DATA PROVIDED:
>> BEGIN

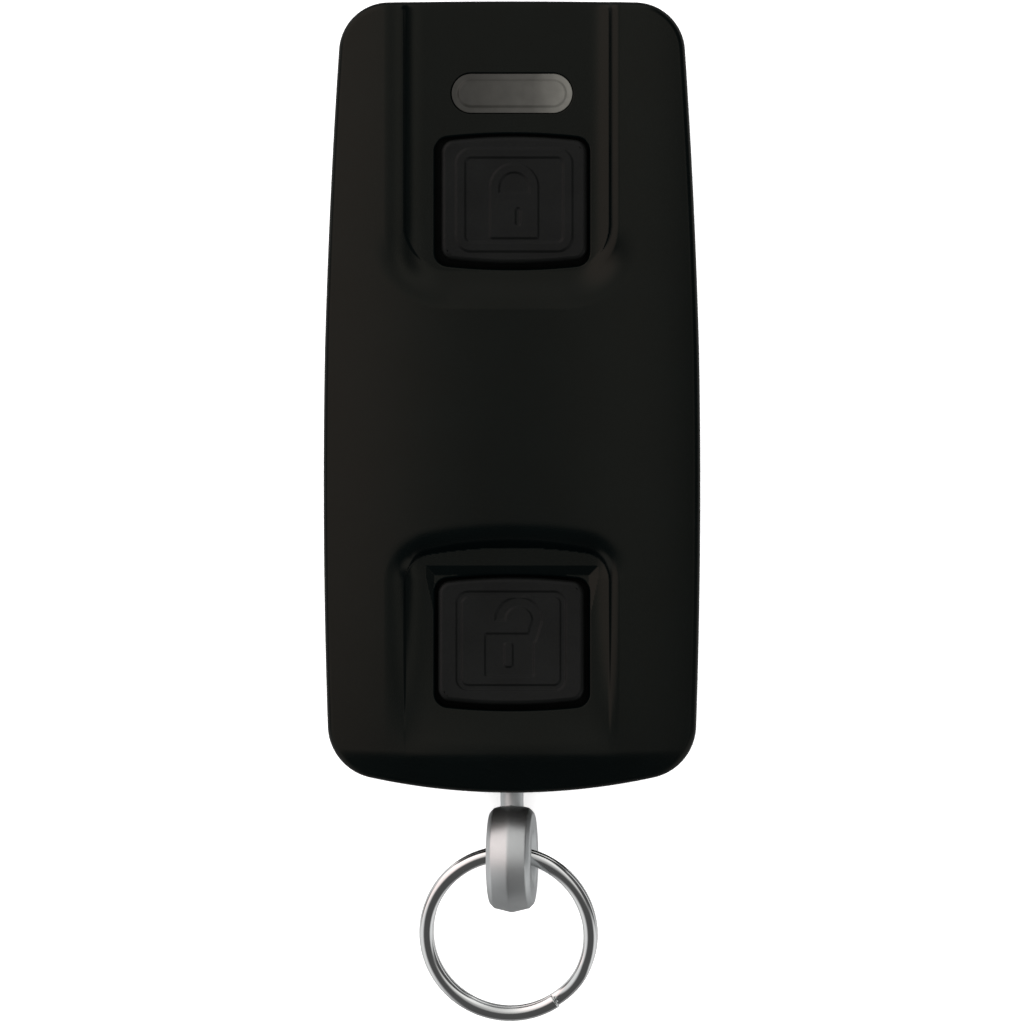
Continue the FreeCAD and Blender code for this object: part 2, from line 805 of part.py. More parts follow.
def swivel_eye():
    """Thick disc ring: a low ridge round its rim, bevelled shoulders and a flared hole."""
    half = eye_thickness / 2
    rim = eye_diameter / 2
    hole = eye_hole_diameter / 2
    shoulder = rim - eye_facet_drop
    profile = [(0, rim), (eye_facet, shoulder), (half, shoulder - eye_bevel_drop), (half, hole + eye_mouth)]
    profile.append((half - eye_mouth, hole))
    points = profile + [(-x, r) for x, r in reversed(profile) if x > 0]
    centre = eye_centre()
    corners = [centre + Vector(x, 0, r) for x, r in points]
    face = Part.Face(Part.makePolygon(corners + corners[:1]))
    eye = face.revolve(centre, Vector(1, 0, 0), 360)
    socket_radius = post_radius + post_socket_clearance
    socket = along_post(socket_radius, bottom_y - post_visible - post_in_eye, bottom_y)
    return turned_about_post(eye).cut(socket)


def biarc(start, start_way, end, end_way):
    """Two arcs that join two places smoothly, leaving one and reaching the other along given directions."""
    span = end - start
    ways = start_way + end_way
    bend = 2 * (1 - start_way.dot(end_way))
    reach = (math.sqrt(span.dot(ways) ** 2 + 2 * bend * span.dot(span)) - span.dot(ways)) / bend
    joint = (start + start_way * reach + end - end_way * reach) / 2
    return [bowed_arc(start, start_way, joint), bowed_arc(joint, None, end, end_way)]


def bowed_arc(start, start_way, end, end_way=None):
    """An arc from start to end, tangent to start_way at its start or to end_way at its end."""
    chord = end - start
    way = start_way if start_way is not None else end_way
    along = Vector(chord).normalize()
    angle = along.getAngle(way)
    side = (way - along * way.dot(along)).normalize()
    rise = chord.Length / 2 * math.tan(angle / 2)
    if start_way is None:
        side = side * -1
    return three_point_arc(start, (start + end) / 2 + side * rise, end)


def ring_radius():
    return (ring_diameter - ring_wire_width) / 2


def ring_point(angle, level):
    return Vector(ring_radius() * math.cos(angle), ring_radius() * math.sin(angle), level)


def ring_way(angle):
    """Direction of travel, clockwise seen from above."""
    return Vector(math.sin(angle), -math.cos(angle), 0)


def ring_turn(start, level, sweep):
    """Clockwise arcs of one level turn, each of about a quarter."""
    step = sweep / ring_turn_arcs
    arcs = []
    for index in range(ring_turn_arcs):
        first = start - index * step
        arcs.append(three_point_arc(
            ring_point(first, level), ring_point(first - step / 2, level), ring_point(first - step, level)))
    return arcs


def ring_path():
    """Upper turn, short crossing step, lower turn."""
    pitch = ring_wire_height + ring_turn_gap
    step = math.radians(ring_step_angle)
    setback = math.radians(ring_end_setback)
    start = math.radians(ring_start_angle) - setback
    sweep = 2 * math.pi - step - setback
    upper = ring_turn(start, pitch / 2, sweep)
    step_start = start - sweep
    step_end = step_start - step
    high = ring_point(step_start, pitch / 2)
    low = ring_point(step_end, -pitch / 2)
    crossing = biarc(high, ring_way(step_start), low, ring_way(step_end))
    return Part.Wire(upper + crossing + ring_turn(step_end, -pitch / 2, sweep))


def ring_section():
    """Flat wire section at the start of the path."""
    start = math.radians(ring_start_angle - ring_end_setback)
    centre = ring_point(start, (ring_wire_height + ring_turn_gap) / 2)
    outward = Vector(math.cos(start), math.sin(start), 0)
    upward = Vector(0, 0, 1)
    wide = ring_wire_width / 2
    high = ring_wire_height / 2
    profile = [(-wide, high), (wide, high), (wide, -high), (-wide, -high)]
    corners = [centre + outward * across + upward * up for across, up in profile]
    return Part.makePolygon(corners + corners[:1])


def ring_pivot():
    """Where the wire hangs in the eye's hole."""
    return eye_centre() + Vector(ring_slide, ring_pull, -ring_drop)


def ring_tilt():
    """Sine of the angle by which the ring hangs down until its far side meets the floor."""
    reach = ring_diameter / 2
    rise = math.sin(math.radians(eye_turn))
    spare = ring_pivot().z - ring_wire_height - ring_turn_gap / 2 - ring_floor_gap
    squares = reach ** 2 - ring_radius() ** 2
    product = spare * ring_radius()
    return (math.sqrt(product ** 2 - squares * (reach ** 2 * rise ** 2 - spare ** 2)) - product) / squares


def key_ring():
    """Split ring of two turns, hung in the eye with its far side on the floor."""
    pipe = Part.BRepOffsetAPI.MakePipeShell(ring_path())
    pipe.add(ring_section())
    pipe.build()
    pipe.makeSolid()
    ring = pipe.shape()
    ring.translate(ring_pivot() - Vector(0, ring_radius(), 0))
    ring.rotate(ring_pivot(), Vector(1, 0, 0), math.degrees(math.asin(ring_tilt())))
    ring.rotate(ring_pivot(), Vector(0, 1, 0), -eye_turn)
    return ring


def ring_gap():
    """Least distance between the ring's two turns, measured on points of its path."""
    points = ring_path().discretize(Number=ring_gap_points)
    least = ring_diameter
    for index, point in enumerate(points):
        for other in points[index + ring_gap_skip:]:
            offset = point - other
            flat = math.hypot(offset.x, offset.y)
            across = max(0, flat - ring_wire_width)
            up = max(0, abs(offset.z) - ring_wire_height)
            least = min(least, math.hypot(across, up))
    return least


def all_pieces():
    middle_y = (lock_y + unlock_y) / 2
    crystal_x = (radio_chip_size + crystal_length) / 2 + crystal_gap
    pieces = {
        "front_cover": front_cover(),
        "rear_cover": rear_cover(),
        "indicator_window": indicator_window(),
        "lock_button": button(lock_y, channel_floor, True),
        "unlock_button": button(unlock_y, pocket_floor, False),
        "circuit_board": circuit_board(),
        "light_guide": light_guide(),
        "indicator_light": on_board(light_size, light_size / 2, light_height, 0, window_y),
        "radio_chip": on_board(radio_chip_size, radio_chip_size, radio_chip_height, 0, middle_y),
        "crystal": on_board(crystal_length, crystal_width, crystal_height, crystal_x, middle_y),
        "chip_antenna": on_board(antenna_length, antenna_width, antenna_height, 0, antenna_y),
        "chip_components": chip_components(),
        "coin_cell": coin_cell(),
        "battery_clip": battery_clip(),
        "battery_contact": battery_contact(),
        "case_screws": case_screws(),
        "swivel_post": swivel_post(),
        "swivel_eye": swivel_eye(),
        "key_ring": key_ring(),
    }
    for name, y in (("lock", lock_y), ("unlock", unlock_y)):
        pieces[name + "_switch_body"] = switch_body(y)
        pieces[name + "_switch_cover"] = switch_cover(y)
        pieces[name + "_switch_plunger"] = switch_plunger(y)
    return pieces


os.makedirs("parts", exist_ok=True)
for name, shape in all_pieces().items():
    shape.exportStep("parts/" + name + ".step")
    print(name, shape.isValid(), len(shape.Solids), round(shape.Volume, 2))
print("least gap between the ring's turns", round(ring_gap(), 3))
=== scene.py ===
"""The dressed smart lock remote: fine meshes, materials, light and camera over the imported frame.

Sizes are in millimetres and follow the part; they become metres where a mesh is made.
"""
import json
import math

import bmesh
import bpy
import numpy as np
from mathutils import Matrix, Vector
from mathutils.geometry import delaunay_2d_cdt


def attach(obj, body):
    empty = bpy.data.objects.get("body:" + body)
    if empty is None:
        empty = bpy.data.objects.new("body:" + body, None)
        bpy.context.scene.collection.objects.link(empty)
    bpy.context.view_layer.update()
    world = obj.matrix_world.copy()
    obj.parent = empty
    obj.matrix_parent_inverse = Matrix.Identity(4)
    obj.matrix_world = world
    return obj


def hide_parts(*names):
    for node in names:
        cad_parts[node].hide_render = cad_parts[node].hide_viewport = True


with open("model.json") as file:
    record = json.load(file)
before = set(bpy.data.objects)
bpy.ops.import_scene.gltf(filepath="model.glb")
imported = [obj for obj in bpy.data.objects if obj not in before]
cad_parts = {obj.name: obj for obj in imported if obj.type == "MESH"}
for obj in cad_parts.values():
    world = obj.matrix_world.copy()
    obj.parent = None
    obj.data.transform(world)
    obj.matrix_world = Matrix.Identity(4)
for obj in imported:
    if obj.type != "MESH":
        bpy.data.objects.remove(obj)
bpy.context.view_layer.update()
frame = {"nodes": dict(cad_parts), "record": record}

mm = 0.001

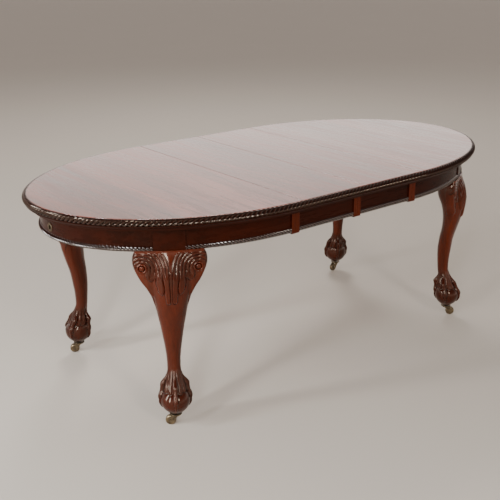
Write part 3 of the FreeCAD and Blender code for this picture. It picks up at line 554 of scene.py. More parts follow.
def open_rims(bm):
    """The mesh's open rims, each as the list of its edges."""
    left = {edge for edge in bm.edges if edge.is_boundary}
    rims = []
    while left:
        rim, found = [], [min(left, key=lambda edge: edge.index)]
        left.discard(found[0])
        while found:
            edge = found.pop()
            rim.append(edge)
            for vertex in edge.verts:
                for other in vertex.link_edges:
                    if other in left:
                        left.discard(other)
                        found.append(other)
        rims.append(rim)
    return rims


def close_shell(bm):
    """Merge touching rims, drop slivers, close open ends and point the faces outwards."""
    bmesh.ops.remove_doubles(bm, verts=bm.verts, dist=MERGE)
    bmesh.ops.dissolve_degenerate(bm, edges=bm.edges, dist=MERGE)
    for rim in open_rims(bm):
        bmesh.ops.holes_fill(bm, edges=rim, sides=0)
    bmesh.ops.recalc_face_normals(bm, faces=bm.faces)
    if bm.calc_volume(signed=True) < 0:
        bmesh.ops.reverse_faces(bm, faces=bm.faces)


def bent_grid(columns, rows, shape, length=1.0, girth=1.0):
    """A grid bent by shape(u, v) -> (place, painted shade and darkening); its UV map is laid out in
    metres.
    """
    bm = bmesh.new()
    hollow = bm.verts.layers.float.new("hollow")
    uv = bm.loops.layers.uv.new("grain")
    bmesh.ops.create_grid(bm, x_segments=columns, y_segments=rows, size=0.5)
    for face in bm.faces:
        for loop in face.loops:
            loop[uv].uv = ((loop.vert.co.x + 0.5) * length, (loop.vert.co.y + 0.5) * girth)
    for vertex in bm.verts:
        vertex.co, vertex[hollow] = shape(vertex.co.x + 0.5, vertex.co.y + 0.5)
    close_shell(bm)
    return bm


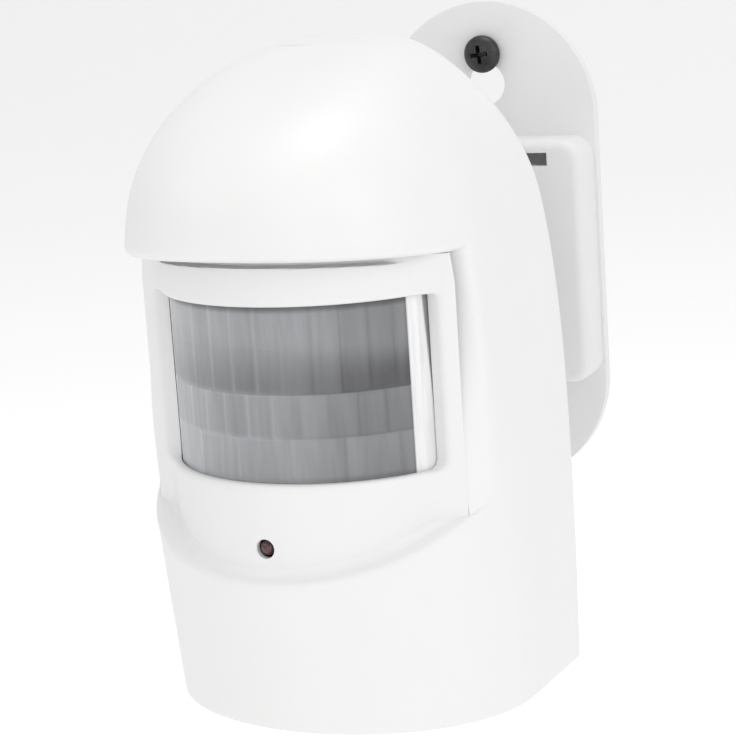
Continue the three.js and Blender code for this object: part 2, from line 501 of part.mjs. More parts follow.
// tilts about the tilt screw
const head = new THREE.Group();
part(head, 'back_housing', backHousing, abs(0xf1f0ee));
part(head, 'front_housing', frontHousing, abs(0xf1f0ee));
part(head, 'front_panel', panel, abs(0xeeeded));
piece(head, 'fresnel_lens', lens, abs(0xa6aab0, 0.35));
part(head, 'lens_retainer', retainer, abs(0xe6e5e2));
const tiltScrew = piece(head, 'tilt_screw', toGeometry(screw(3.5, 2.4, 1.95, 22, 0.72, 0.8)), metal(0xb9bbbe), [8.6, TILT_Y, TILT_Z]);
tiltScrew.rotation.z = Math.PI / 2;   // head at +X, shank along -X
part(head, 'tilt_nut', nut, metal(0xb9bbbe));
SCREWS.forEach(([x, z], i) => {
  const m = piece(head, 'case_screw_' + (i + 1), toGeometry(screw(2.8, 1.9, 1.2, 24.2, 0.7, 1.6, 12)), metal(0xb9bbbe), [x, 11.9, z]);
  m.rotation.z = Math.PI;             // head at the back, shank to the front
});
part(head, 'circuit_board', board, abs(0x2f6b3c, 0.4));
BOARD_POSTS.slice(0, 4).forEach(([x, z], i) => {
  piece(head, 'board_screw_' + (i + 1), toGeometry(screw(2.2, 1.4, 1.0, 12.4, 0.7, 1.0, 10)), metal(0xb9bbbe), [x, FACE, z]);
});
piece(head, 'pir_can', pirCan, metal(0xc7c3b8, 0.25), [0, FACE, 58]);
piece(head, 'pir_filter', pirFilter, abs(0x1c1c20, 0.15), [0, FACE - 4.5, 58]);
part(head, 'control_ic', ic, abs(0x1b1b1d, 0.5), [-11, FACE, 44]);
piece(head, 'capacitor_1', capacitor(), abs(0x20233a, 0.35), [12, FACE, 42]);
piece(head, 'capacitor_2', capacitor(), abs(0x20233a, 0.35), [12, FACE, 50]);
part(head, 'resonator_can', resonator, metal(0xc9c9cb, 0.3), [-12, FACE, 69]);
piece(head, 'antenna_coil', coil, metal(0xb5713c, 0.35), [11, FACE, 68]);
piece(head, 'indicator_led', ledBody, abs(0x5a0d0d, 0.2), [0, -32.6, LED_Z]);
piece(head, 'led_lead_1', boxGeo(-1.52, -1.02, -32.3, FACE, LED_Z - 0.25, LED_Z + 0.25), metal(0xc9c9cb));
piece(head, 'led_lead_2', boxGeo(1.02, 1.52, -32.3, FACE, LED_Z - 0.25, LED_Z + 0.25), metal(0xc9c9cb));
piece(head, 'slide_switch_body', boxGeo(-27.3, -19.5, BOARD_Y1 + GAP, 2.6, 54.6, 66.4), metal(0xb9bbbe));
part(head, 'battery', battery, abs(0x2b2b2f, 0.4));
part(head, 'battery_connector', snap, abs(0x1a1a1c, 0.6));
piece(head, 'battery_lead_red', leadRed, abs(0xa31616, 0.5));
piece(head, 'battery_lead_black', leadBlack, abs(0x161617, 0.5));
part(head, 'battery_door', door, abs(0xf1f0ee));
part(head, 'switch_slider', slider, abs(0x202022, 0.5));
object.add(head);

export default object;
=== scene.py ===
import json
import math
import bmesh
import bpy
import numpy as np
from mathutils import Matrix, Vector


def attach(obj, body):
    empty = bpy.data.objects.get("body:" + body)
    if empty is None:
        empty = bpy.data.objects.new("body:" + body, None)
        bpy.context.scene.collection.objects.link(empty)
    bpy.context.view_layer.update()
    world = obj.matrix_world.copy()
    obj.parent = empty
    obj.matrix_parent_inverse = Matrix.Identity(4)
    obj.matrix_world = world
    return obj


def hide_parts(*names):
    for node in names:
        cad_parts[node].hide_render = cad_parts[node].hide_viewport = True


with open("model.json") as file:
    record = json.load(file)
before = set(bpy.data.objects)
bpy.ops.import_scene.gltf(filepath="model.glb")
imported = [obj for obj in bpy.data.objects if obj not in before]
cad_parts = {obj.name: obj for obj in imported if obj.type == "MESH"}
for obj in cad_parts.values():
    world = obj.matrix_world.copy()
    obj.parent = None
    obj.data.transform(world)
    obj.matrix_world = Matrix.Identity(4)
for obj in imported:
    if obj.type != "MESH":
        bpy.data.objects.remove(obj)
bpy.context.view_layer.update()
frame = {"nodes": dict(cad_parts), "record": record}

# ------------------------------------------------------------------ layout frame
# Shapes are laid out in millimetres with x = 0 on the plane of symmetry, z = 0 at the
# bottom of the casing and the wall at y = 63.6. The row frame is the same, moved.
OX, OY, OZ = 0.0, -63.6, -64.0


def row(co):
    return (np.asarray(co, float) + [OX, OY, OZ]) / 1000.0


# ------------------------------------------------------------------ camera
CAM = dict(az=26.64418, el=11.544956, D=402.65577, tx=1.379293, tz=54.380983, roll=-3.85688, f=2325.69)


def make_camera():
    a, e = math.radians(CAM["az"]), math.radians(CAM["el"])
    back = np.array([math.sin(a) * math.cos(e), -math.cos(a) * math.cos(e), math.sin(e)])
    tgt = np.array([CAM["tx"] * math.cos(a), CAM["tx"] * math.sin(a), CAM["tz"]])
    pos = tgt + back * CAM["D"]
    fwd = -back
    right = np.array([math.cos(a), math.sin(a), 0.0])
    up = np.cross(right, fwd)
    r = math.radians(CAM["roll"])
    cx = right * math.cos(r) + up * math.sin(r)
    cy = -right * math.sin(r) + up * math.cos(r)
    data = bpy.data.cameras.new("camera")
    data.sensor_width = 36.0
    data.lens = 36.0 * CAM["f"] / 736.0
    data.clip_start, data.clip_end = 0.01, 20
    cam = bpy.data.objects.new("camera", data)
    bpy.context.scene.collection.objects.link(cam)
    p = row(pos)
    m = Matrix.Identity(4)
    for i in range(3):
        m[i][0], m[i][1], m[i][2], m[i][3] = cx[i], cy[i], -fwd[i], p[i]
    cam.matrix_world = m
    bpy.context.scene.camera = cam
    return cam


make_camera()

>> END

TO DO: The lines to quote run from the one containing "Write part 3" to the one containing "return rims". Quote them exactly, with both of those lines, and nothing else.

THE SOLUTION:
Write part 3 of the FreeCAD and Blender code for this picture. It picks up at line 554 of scene.py. More parts follow.
def open_rims(bm):
    """The mesh's open rims, each as the list of its edges."""
    left = {edge for edge in bm.edges if edge.is_boundary}
    rims = []
    while left:
        rim, found = [], [min(left, key=lambda edge: edge.index)]
        left.discard(found[0])
        while found:
            edge = found.pop()
            rim.append(edge)
            for vertex in edge.verts:
                for other in vertex.link_edges:
                    if other in left:
                        left.discard(other)
                        found.append(other)
        rims.append(rim)
    return rims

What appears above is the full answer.